== Dataset records ==

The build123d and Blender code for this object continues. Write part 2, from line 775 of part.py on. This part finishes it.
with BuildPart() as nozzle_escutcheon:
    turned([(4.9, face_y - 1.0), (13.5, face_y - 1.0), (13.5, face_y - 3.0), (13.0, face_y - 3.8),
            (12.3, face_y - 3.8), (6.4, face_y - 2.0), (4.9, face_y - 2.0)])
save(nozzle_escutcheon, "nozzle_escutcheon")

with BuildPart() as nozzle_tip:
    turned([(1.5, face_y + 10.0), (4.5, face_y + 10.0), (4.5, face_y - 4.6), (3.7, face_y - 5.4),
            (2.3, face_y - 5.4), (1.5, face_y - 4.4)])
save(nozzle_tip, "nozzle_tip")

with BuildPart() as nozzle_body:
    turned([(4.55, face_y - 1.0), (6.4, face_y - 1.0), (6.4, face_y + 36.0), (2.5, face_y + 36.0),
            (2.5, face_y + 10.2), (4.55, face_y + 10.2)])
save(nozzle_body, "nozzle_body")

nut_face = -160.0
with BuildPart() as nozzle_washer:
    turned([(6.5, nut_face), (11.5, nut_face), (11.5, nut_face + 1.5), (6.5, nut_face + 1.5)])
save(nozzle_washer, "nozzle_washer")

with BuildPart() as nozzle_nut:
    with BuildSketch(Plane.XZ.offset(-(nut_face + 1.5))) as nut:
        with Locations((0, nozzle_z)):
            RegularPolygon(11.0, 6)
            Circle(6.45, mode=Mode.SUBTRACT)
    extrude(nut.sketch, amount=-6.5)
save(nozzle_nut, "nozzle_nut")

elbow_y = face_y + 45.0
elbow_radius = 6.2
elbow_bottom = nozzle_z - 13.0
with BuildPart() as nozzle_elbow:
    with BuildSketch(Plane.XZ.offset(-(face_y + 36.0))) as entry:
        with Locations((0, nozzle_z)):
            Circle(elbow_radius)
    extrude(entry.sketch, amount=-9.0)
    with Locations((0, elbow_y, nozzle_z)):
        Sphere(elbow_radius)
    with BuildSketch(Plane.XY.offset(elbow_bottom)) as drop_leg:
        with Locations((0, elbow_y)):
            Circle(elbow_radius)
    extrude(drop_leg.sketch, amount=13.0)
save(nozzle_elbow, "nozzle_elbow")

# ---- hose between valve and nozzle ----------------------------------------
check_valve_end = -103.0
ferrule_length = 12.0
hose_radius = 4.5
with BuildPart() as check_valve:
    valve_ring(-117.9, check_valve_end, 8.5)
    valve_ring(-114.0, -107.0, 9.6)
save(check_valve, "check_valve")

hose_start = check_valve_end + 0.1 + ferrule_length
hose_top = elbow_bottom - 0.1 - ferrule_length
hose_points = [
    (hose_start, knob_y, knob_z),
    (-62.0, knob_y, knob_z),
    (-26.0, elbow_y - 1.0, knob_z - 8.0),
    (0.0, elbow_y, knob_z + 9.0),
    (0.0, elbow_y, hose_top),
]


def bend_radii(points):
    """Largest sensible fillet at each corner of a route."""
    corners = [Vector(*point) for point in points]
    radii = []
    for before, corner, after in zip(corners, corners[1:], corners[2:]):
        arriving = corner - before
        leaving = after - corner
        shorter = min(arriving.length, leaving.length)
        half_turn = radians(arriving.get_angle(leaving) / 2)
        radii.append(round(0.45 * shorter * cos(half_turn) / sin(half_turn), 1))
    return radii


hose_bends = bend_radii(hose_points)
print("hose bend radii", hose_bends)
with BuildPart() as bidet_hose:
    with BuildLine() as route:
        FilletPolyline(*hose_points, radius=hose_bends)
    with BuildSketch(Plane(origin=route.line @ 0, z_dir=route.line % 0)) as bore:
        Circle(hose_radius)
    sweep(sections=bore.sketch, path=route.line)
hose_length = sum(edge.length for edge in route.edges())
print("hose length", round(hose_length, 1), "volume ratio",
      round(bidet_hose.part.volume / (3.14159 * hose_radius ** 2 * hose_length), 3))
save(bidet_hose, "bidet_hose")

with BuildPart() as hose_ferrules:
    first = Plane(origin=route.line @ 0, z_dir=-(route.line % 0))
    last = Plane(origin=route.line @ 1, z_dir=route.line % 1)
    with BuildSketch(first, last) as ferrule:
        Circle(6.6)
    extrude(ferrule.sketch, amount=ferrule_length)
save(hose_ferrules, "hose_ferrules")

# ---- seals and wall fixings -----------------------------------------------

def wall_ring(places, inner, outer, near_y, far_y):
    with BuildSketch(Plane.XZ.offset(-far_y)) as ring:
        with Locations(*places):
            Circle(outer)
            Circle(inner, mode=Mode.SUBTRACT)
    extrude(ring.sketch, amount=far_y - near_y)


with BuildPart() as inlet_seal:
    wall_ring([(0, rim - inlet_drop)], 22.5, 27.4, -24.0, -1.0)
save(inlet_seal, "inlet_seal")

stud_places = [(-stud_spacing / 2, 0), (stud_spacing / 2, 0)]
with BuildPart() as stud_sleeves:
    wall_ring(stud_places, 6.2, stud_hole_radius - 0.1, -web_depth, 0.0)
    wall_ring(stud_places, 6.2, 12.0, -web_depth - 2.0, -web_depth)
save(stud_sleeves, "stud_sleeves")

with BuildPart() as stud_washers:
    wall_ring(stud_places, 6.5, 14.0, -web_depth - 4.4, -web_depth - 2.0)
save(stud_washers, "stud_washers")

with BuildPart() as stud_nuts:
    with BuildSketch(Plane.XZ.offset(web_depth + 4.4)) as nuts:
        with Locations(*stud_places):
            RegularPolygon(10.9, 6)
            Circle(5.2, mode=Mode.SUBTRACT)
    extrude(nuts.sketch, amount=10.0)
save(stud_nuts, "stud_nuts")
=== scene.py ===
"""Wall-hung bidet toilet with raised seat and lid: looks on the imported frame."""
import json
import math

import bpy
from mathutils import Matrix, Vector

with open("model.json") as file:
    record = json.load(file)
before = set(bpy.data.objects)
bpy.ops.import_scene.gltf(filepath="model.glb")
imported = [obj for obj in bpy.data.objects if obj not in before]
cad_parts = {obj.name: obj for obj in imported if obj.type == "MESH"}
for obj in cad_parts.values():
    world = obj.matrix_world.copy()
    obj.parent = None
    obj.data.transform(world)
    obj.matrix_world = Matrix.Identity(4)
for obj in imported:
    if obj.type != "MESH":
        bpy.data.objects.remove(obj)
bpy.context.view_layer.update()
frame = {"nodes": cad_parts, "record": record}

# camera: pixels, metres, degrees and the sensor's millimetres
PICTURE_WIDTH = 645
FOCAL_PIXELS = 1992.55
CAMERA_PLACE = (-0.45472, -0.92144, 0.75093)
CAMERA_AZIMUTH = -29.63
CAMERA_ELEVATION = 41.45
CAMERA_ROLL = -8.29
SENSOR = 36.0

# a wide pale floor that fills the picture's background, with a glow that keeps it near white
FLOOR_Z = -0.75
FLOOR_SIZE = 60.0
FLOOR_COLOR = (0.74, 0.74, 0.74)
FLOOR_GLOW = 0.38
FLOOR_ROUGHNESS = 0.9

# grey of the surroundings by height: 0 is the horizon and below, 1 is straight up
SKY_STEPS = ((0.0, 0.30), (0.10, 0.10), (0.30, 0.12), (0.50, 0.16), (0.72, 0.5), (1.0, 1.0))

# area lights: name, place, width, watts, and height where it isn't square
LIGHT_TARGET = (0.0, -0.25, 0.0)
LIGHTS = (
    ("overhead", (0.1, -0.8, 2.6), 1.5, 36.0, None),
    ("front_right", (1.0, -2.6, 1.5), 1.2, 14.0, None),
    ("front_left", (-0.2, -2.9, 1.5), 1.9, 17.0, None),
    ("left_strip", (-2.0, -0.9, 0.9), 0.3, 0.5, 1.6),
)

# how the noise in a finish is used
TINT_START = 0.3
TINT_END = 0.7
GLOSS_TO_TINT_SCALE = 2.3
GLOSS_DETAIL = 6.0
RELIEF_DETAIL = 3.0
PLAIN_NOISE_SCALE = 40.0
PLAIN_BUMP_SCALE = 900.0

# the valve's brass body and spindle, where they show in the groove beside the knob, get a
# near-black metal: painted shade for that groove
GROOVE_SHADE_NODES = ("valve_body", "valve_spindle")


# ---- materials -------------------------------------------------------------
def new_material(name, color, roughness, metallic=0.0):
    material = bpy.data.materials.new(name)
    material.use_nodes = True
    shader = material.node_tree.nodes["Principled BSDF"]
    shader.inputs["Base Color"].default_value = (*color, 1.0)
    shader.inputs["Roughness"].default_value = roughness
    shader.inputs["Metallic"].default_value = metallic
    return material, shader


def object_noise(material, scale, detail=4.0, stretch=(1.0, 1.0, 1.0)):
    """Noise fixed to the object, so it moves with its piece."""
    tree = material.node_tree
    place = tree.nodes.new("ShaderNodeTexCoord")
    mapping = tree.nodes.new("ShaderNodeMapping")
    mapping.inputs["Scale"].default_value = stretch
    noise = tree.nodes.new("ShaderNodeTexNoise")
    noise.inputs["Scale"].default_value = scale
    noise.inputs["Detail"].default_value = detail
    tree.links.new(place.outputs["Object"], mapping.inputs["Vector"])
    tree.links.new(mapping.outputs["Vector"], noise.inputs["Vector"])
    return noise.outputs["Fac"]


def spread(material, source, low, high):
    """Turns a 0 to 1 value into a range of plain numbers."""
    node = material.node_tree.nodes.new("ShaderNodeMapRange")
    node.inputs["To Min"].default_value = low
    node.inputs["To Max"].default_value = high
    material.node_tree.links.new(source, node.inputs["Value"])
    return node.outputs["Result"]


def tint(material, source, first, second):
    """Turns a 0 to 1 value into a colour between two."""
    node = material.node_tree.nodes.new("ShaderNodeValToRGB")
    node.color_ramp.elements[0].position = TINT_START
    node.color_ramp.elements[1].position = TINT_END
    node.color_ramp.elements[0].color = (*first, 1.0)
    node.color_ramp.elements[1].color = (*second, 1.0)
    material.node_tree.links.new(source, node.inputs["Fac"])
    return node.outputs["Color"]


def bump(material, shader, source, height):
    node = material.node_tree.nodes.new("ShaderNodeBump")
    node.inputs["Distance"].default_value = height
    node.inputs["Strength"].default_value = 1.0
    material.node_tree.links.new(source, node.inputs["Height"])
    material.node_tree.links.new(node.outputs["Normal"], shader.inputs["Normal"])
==
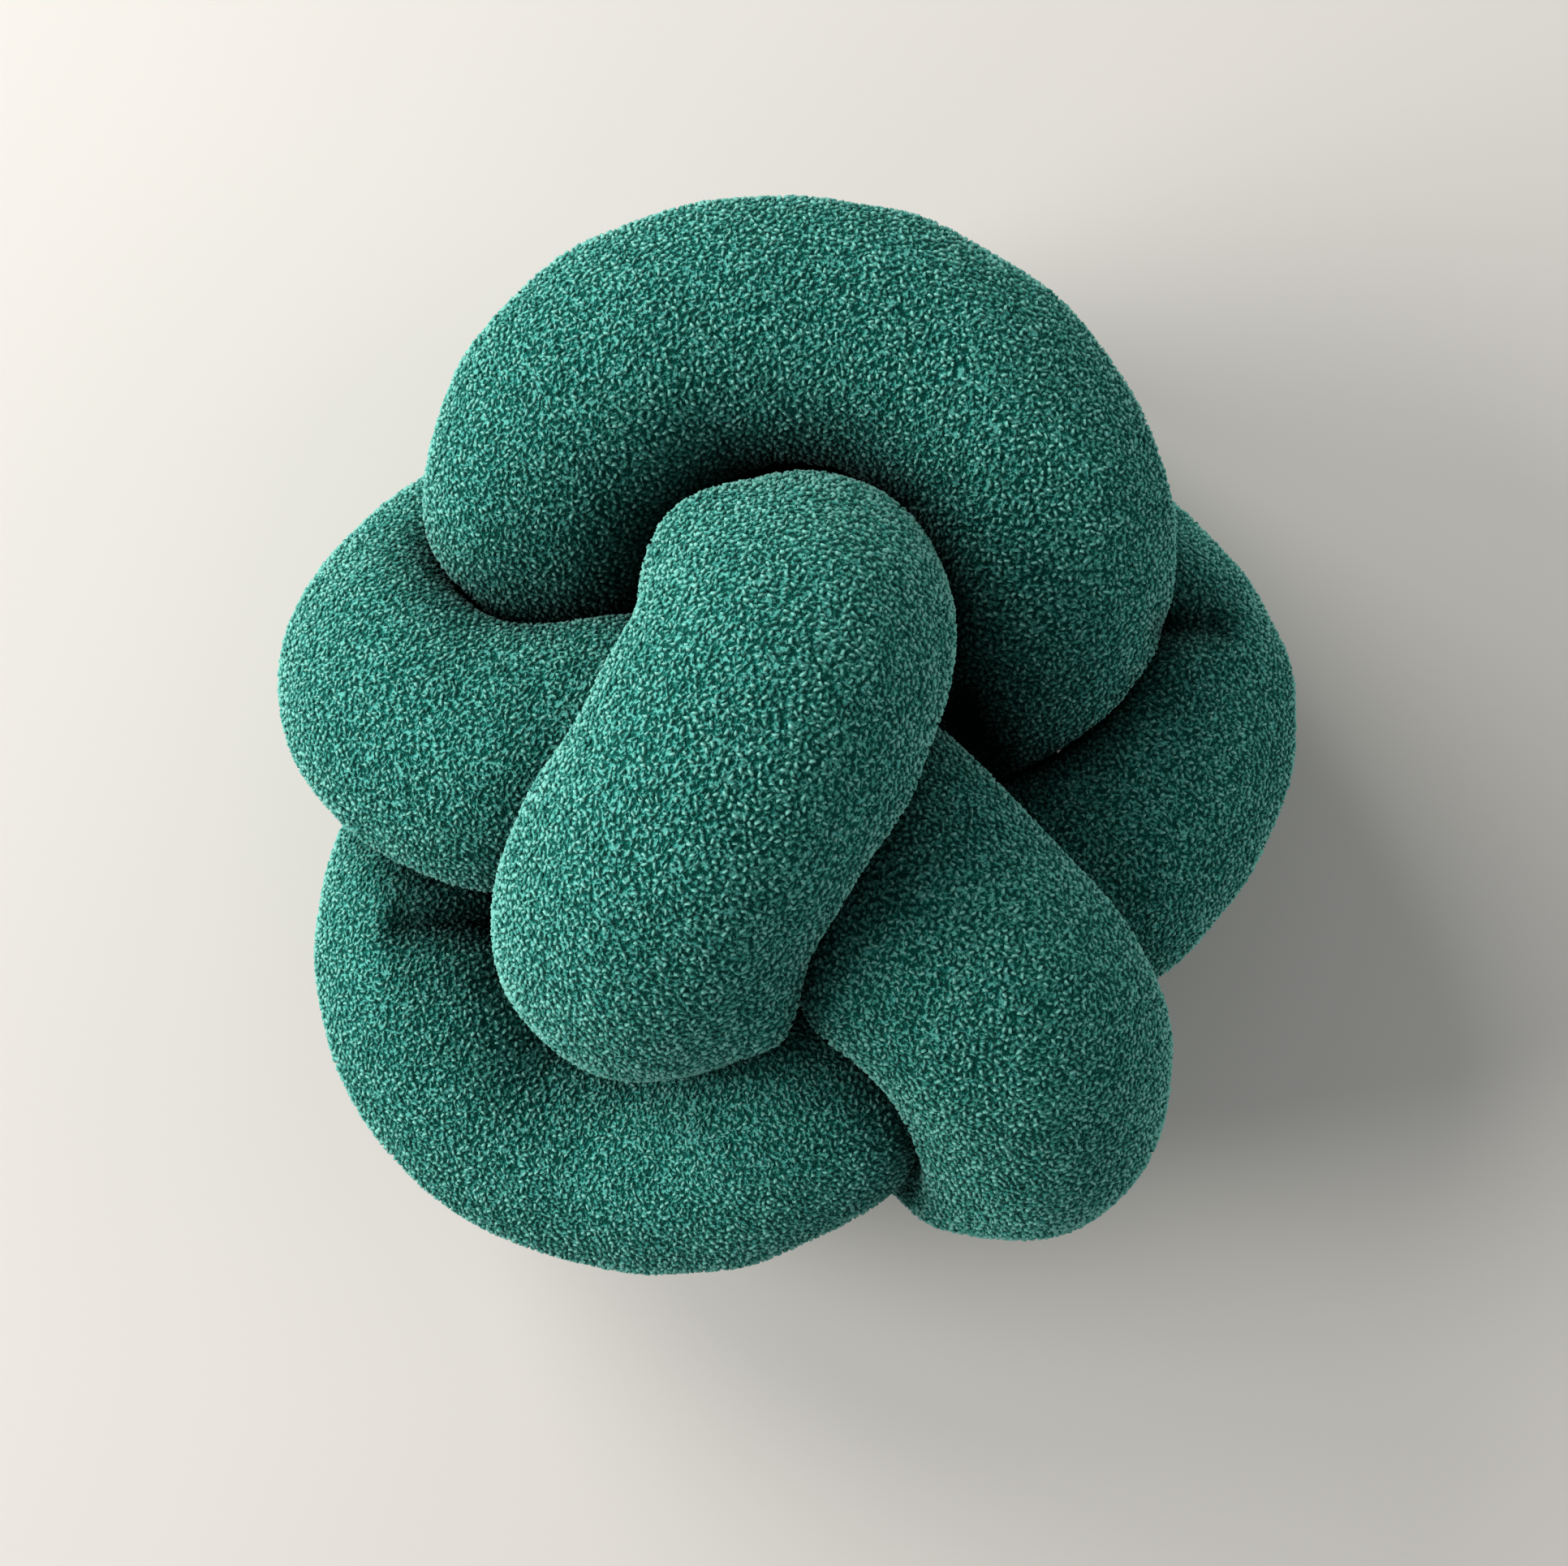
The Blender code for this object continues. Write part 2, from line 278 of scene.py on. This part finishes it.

== Exercise details ==
Give again only the lines from the one bearing "stud_places = [(-stud_spacing" through the one bearing "bpy.data.objects.remove(obj)", exactly as they stand.

== Worked answer ==
stud_places = [(-stud_spacing / 2, 0), (stud_spacing / 2, 0)]
with BuildPart() as stud_sleeves:
    wall_ring(stud_places, 6.2, stud_hole_radius - 0.1, -web_depth, 0.0)
    wall_ring(stud_places, 6.2, 12.0, -web_depth - 2.0, -web_depth)
save(stud_sleeves, "stud_sleeves")

with BuildPart() as stud_washers:
    wall_ring(stud_places, 6.5, 14.0, -web_depth - 4.4, -web_depth - 2.0)
save(stud_washers, "stud_washers")

with BuildPart() as stud_nuts:
    with BuildSketch(Plane.XZ.offset(web_depth + 4.4)) as nuts:
        with Locations(*stud_places):
            RegularPolygon(10.9, 6)
            Circle(5.2, mode=Mode.SUBTRACT)
    extrude(nuts.sketch, amount=10.0)
save(stud_nuts, "stud_nuts")
=== scene.py ===
"""Wall-hung bidet toilet with raised seat and lid: looks on the imported frame."""
import json
import math

import bpy
from mathutils import Matrix, Vector

with open("model.json") as file:
    record = json.load(file)
before = set(bpy.data.objects)
bpy.ops.import_scene.gltf(filepath="model.glb")
imported = [obj for obj in bpy.data.objects if obj not in before]
cad_parts = {obj.name: obj for obj in imported if obj.type == "MESH"}
for obj in cad_parts.values():
    world = obj.matrix_world.copy()
    obj.parent = None
    obj.data.transform(world)
    obj.matrix_world = Matrix.Identity(4)
for obj in imported:
    if obj.type != "MESH":
        bpy.data.objects.remove(obj)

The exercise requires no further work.